:: Data provided ::

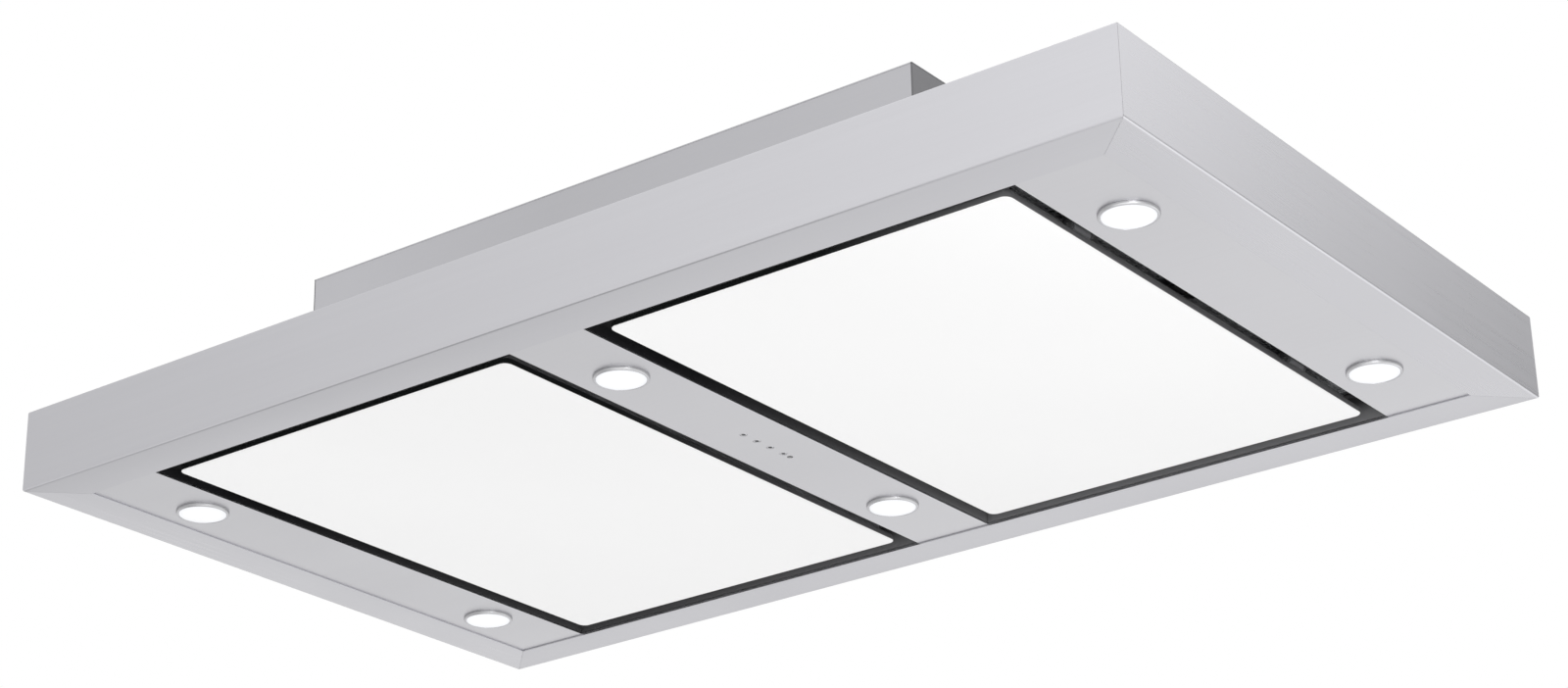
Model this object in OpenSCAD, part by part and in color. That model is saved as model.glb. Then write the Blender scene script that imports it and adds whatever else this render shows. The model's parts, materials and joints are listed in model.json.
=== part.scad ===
// Ceiling range hood with two white glass panels, six spots and a fan in the box above.
// The origin is the centre of the ceiling face of the upper box. X runs along the long side,
// Y along the short side and Z up. The hood hangs below the origin.

/* [Surround] */
// Length of the surround, along X
hood_l = 1200; // [1150:10:1300]
// Width of the surround, along Y
hood_w = 700; // [670:10:800]
// Height from the underside to the ceiling face
overall_h = 180; // [172:1:233]
// Height of the surround
surround_h = 80; // [72:1:86]
// Width of the lower flange of the surround
flange_w = 45; // [38:1:55]
// Width of the upper rim of the surround
rim_w = 16; // [12:1:20]
// Thickness of the surround sheet
sheet_t = 1.5; // [1:0.1:2]
// Inner radius of the folded edges
fold_r = 0.6; // [0.3:0.1:1]
// Gap in the mitred corner seams
seam_gap = 0.2; // [0.1:0.1:0.5]
// Length of each leg of a corner bracket
corner_leg = 60; // [30:5:90]
// Thickness of the corner brackets
corner_t = 2; // [1.5:0.5:4]

/* [Base plate] */
// Thickness of the base plate
plate_t = 1.5; // [1:0.1:2]
// Overlap of the base plate on the lower flange
plate_lap = 20; // [16:1:24]
// Width of the strip between the two openings
centre_strip_w = 82; // [78:1:100]
// Width of the strip beyond each opening
side_strip_w = 82; // [76:1:100]

/* [Glass panels] */
// Gap all round each glass panel
glass_gap = 15.5; // [12:0.5:17]
// Thickness of the glass
glass_t = 6; // [5:0.5:7]
// Depth of the glass face behind the underside
glass_drop = 2.5; // [1:0.5:4]
// Corner radius of the glass
glass_corner_r = 8; // [4:1:16]
// Distance of the carrier tray from the edge of the glass
tray_inset = 12; // [11:1:20]
// Height of the carrier tray
tray_h = 12; // [11:1:14]
// Thickness of the carrier tray sheet
tray_t = 1.2; // [0.8:0.1:1.6]
// Width of a stiffening rib in the tray
rib_w = 20; // [12:1:30]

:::

## What you will do
Return every line exactly.

## Problem solution
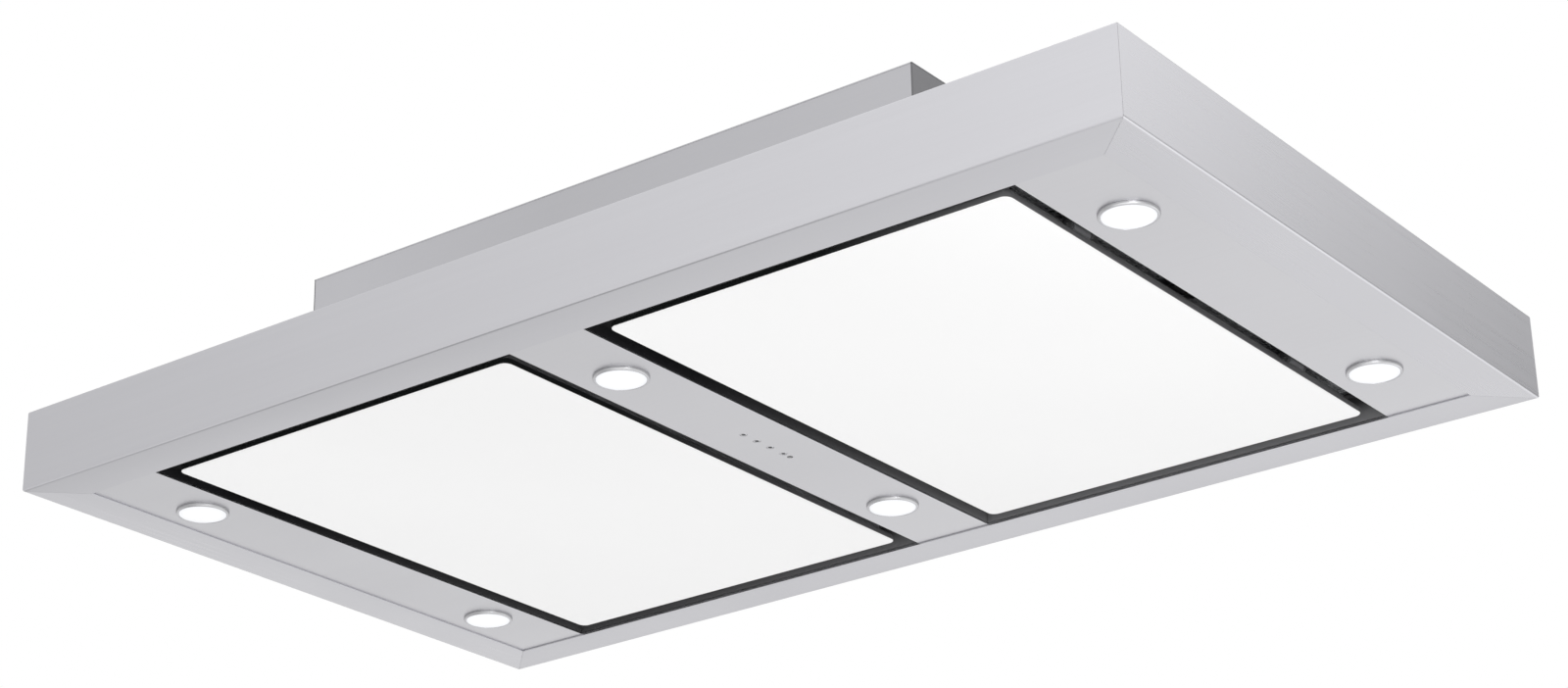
Model this object in OpenSCAD, part by part and in color. That model is saved as model.glb. Then write the Blender scene script that imports it and adds whatever else this render shows. The model's parts, materials and joints are listed in model.json.
=== part.scad ===
// Ceiling range hood with two white glass panels, six spots and a fan in the box above.
// The origin is the centre of the ceiling face of the upper box. X runs along the long side,
// Y along the short side and Z up. The hood hangs below the origin.

/* [Surround] */
// Length of the surround, along X
hood_l = 1200; // [1150:10:1300]
// Width of the surround, along Y
hood_w = 700; // [670:10:800]
// Height from the underside to the ceiling face
overall_h = 180; // [172:1:233]
// Height of the surround
surround_h = 80; // [72:1:86]
// Width of the lower flange of the surround
flange_w = 45; // [38:1:55]
// Width of the upper rim of the surround
rim_w = 16; // [12:1:20]
// Thickness of the surround sheet
sheet_t = 1.5; // [1:0.1:2]
// Inner radius of the folded edges
fold_r = 0.6; // [0.3:0.1:1]
// Gap in the mitred corner seams
seam_gap = 0.2; // [0.1:0.1:0.5]
// Length of each leg of a corner bracket
corner_leg = 60; // [30:5:90]
// Thickness of the corner brackets
corner_t = 2; // [1.5:0.5:4]

/* [Base plate] */
// Thickness of the base plate
plate_t = 1.5; // [1:0.1:2]
// Overlap of the base plate on the lower flange
plate_lap = 20; // [16:1:24]
// Width of the strip between the two openings
centre_strip_w = 82; // [78:1:100]
// Width of the strip beyond each opening
side_strip_w = 82; // [76:1:100]

/* [Glass panels] */
// Gap all round each glass panel
glass_gap = 15.5; // [12:0.5:17]
// Thickness of the glass
glass_t = 6; // [5:0.5:7]
// Depth of the glass face behind the underside
glass_drop = 2.5; // [1:0.5:4]
// Corner radius of the glass
glass_corner_r = 8; // [4:1:16]
// Distance of the carrier tray from the edge of the glass
tray_inset = 12; // [11:1:20]
// Height of the carrier tray
tray_h = 12; // [11:1:14]
// Thickness of the carrier tray sheet
tray_t = 1.2; // [0.8:0.1:1.6]
// Width of a stiffening rib in the tray
rib_w = 20; // [12:1:30]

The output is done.